12. A tali elementi, la recente C.d.S. sez. V 7 dicembre 2010 n°8624 ne aggiunge uno ulteriore, ovvero la necessità di considerare "il comportamento tenuto dalla Pubblica Amministrazione nel settore dell’edilizia e dell’urbanistica", ovvero in termini banali di verificare se il Comune il quale assume l’uso pubblico si sia mai preoccupato di garantirlo, curando la manutenzione della strada ed eventualmente adeguandola al transito della generalità dei cittadini.

13. Da ultimo, ad avviso del Collegio, il requisito del "collegamento con la via pubblica" va inteso in modo corretto, perché alla lettera prova troppo: nessuno penserebbe infatti di considerare soggetta ad uso pubblico una viabilità che non è in alcun modo raggiungibile dalla generalità dei cittadini, come ad esempio la strada panoramica interna ad una tenuta privata, che certo non si connette in alcun modo alla pubblica via. Per collegamento con la via pubblica, secondo ragione, va quindi inteso non il semplice accesso alla stessa, ma un collegamento per così dire organico, che inserisca la strada in questione nel sistema della viabilità, rendendola normale via di transito per compiere un certo tragitto.

14. Alla luce dei principi illustrati e dell’istruttoria svolta mediante audizione di testimoni, vi sono sufficienti elementi per escludere il carattere pubblico della via Recciago, si che le ulteriori istanze istruttorie di cui alla memoria 19 maggio 2006 del ricorrente vanno disattese in quanto superflue. I testimoni sentiti hanno tutti affermato che la via in parola è rimasta per lungo periodo, circa trent’anni dal 1970 al 2000, in condizioni di sostanziale impraticabilità per la presenza di buche, vegetazione spontanea e dilavamento del tracciato, sì che uno di essi, un sacerdote con cura di anime residente nei dintorni, ha dovuto escluderla dal percorso delle manifestazioni religiose, il che parla indiscutibilmente contro un uso pubblico abituale ovvero generalizzato; la manutenzione in epoca successiva è stata poi assicurata dai frontisti, fra cui lo stesso T., per accedere alle rispettive proprietà (deposizioni testi Casella, Bertazzi e don Accordini, verbale udienza istruttoria 28 aprile 2005).

15. A fronte di ciò, secondo logica, vanno disattese alcune delle deduzioni del Comune nella relazione 28 ottobre 2004 già citata, mentre per le restanti vale quanto si dirà.
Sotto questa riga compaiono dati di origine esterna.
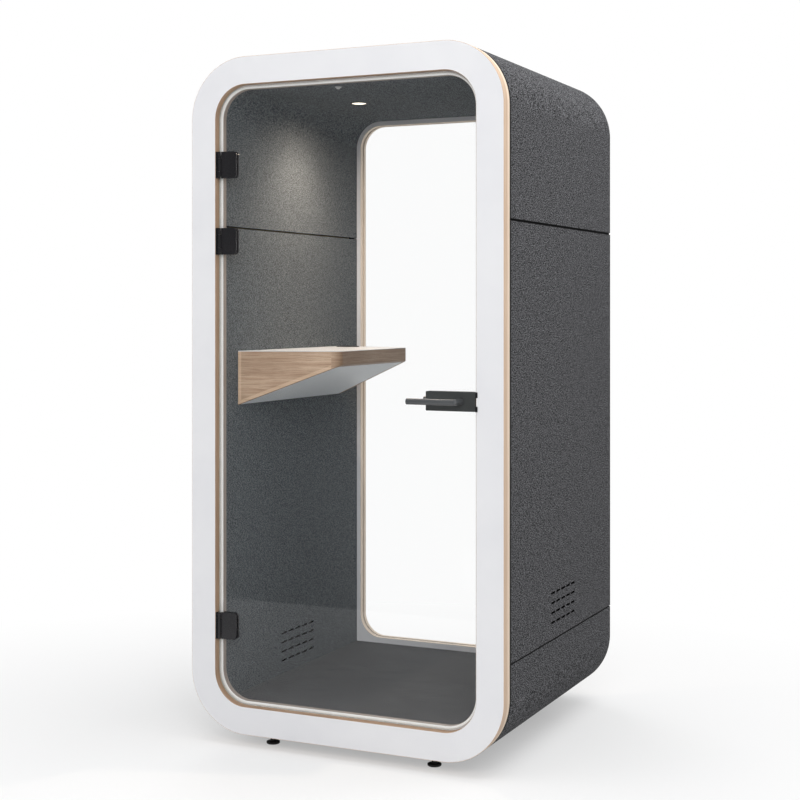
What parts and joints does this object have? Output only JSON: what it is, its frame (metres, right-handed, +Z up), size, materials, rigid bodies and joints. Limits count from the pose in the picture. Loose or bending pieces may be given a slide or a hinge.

Il fatto che dalla strada in questione si possa in teoria accedere a due strade comunali appare non rilevante, nel momento in cui il concreto utilizzo del tracciato non è possibile, e l’affermazione per cui il Comune stesso ne curerebbe la manutenzione periodica è smentita dalle prove di cui si è detto.

16. Il secondo motivo di cui si è trattato si pone come assorbente rispetto al residuo, dato che su una strada di carattere privato il Sindaco non ha comunque il potere di regolamentare la circolazione; l’ordinanza per cui è causa va quindi annullata.

17. Sull’effetto di tale annullamento è però necessaria, per completezza, una precisazione ulteriore. E’ noto che in linea di principio il giudizio avanti il Giudice amministrativo nell’ambito della giurisdizione generale di legittimità ha natura impugnatoria, ovvero è volto a stabilire se l’atto impugnato fosse legittimo in rapporto alle circostanze di fatto e alle norme vigenti nel momento in cui esso venne emanato, secondo il principio per cui tempus regit actum, così come ritenuto, per tutte, da ultimo C.d.S. sez. VI 3 settembre 2009 n°5195. In tale ordine di idee, quindi, l’illegittimità dell’ordinanza in parola si pone con riferimento alla situazione così come è emersa dall’istruttoria, ovvero sino alla data della sua emanazione. La pronuncia di annullamento invece non riguarda e non può riguardare le successive vicende della via Recciago, che per fatti sopravvenuti potrebbe anche esser stata assoggettata ad uso pubblico, ad esempio in dipendenza dalla asserita sua asfaltatura e inclusione in una pista ciclabile cui il Comune accenna nella citata relazione 28 ottobre 2004 come avvenuta "attualmente", ma senza che nulla di più in merito sia dato di sapere.

18. La parziale soccombenza è giusto motivo per compensare le spese, mentre il contributo unificato, come per legge, rimane a carico del ricorrente che lo ha anticipato e le cui domande non sono state per intero accolte.

P.Q.M.

Il Tribunale Amministrativo Regionale per la Lombardia sezione staccata di Brescia (Sezione Prima)

definitivamente pronunciando sul ricorso, come in epigrafe proposto, così provvede:

a) dichiara il difetto di giurisdizione in favore dell’Autorità giudiziaria ordinaria quanto alla domande di accertamento dell’assenza di servitù di pubblico transito o di altri pesi a favore della collettività o di qualsivoglia altro diritto limitativo della comproprietà del ricorrente sulla strada per cui è causa e di condanna dell’amministrazione resistente al ripristino dello stato dei luoghi, assegnando al ricorrente termine di mesi tre dalla comunicazione o notificazione di questa sentenza per riassumere la causa avanti il giudice fornito di giurisdizione;

b) accoglie in parte la domanda di annullamento e per l’effetto annulla l’ ordinanza 13 maggio 2003 n°4 del Sindaco del Comune di Lonato; dichiara inammissibile la domanda di annullamento stessa quanto all’atto con il quale il Comune di Lonato ha inserito nell’elenco delle strade vicinali pubbliche la strada vicinale Recciago;

c) compensa per intero le spese di giudizio fra le parti e pone il contributo unificato a definitivo carico del ricorrente.

Ordina che la presente sentenza sia eseguita dall’autorità amministrativa.

Testo non ufficiale. La sola stampa del bollettino ufficiale ha carattere legale.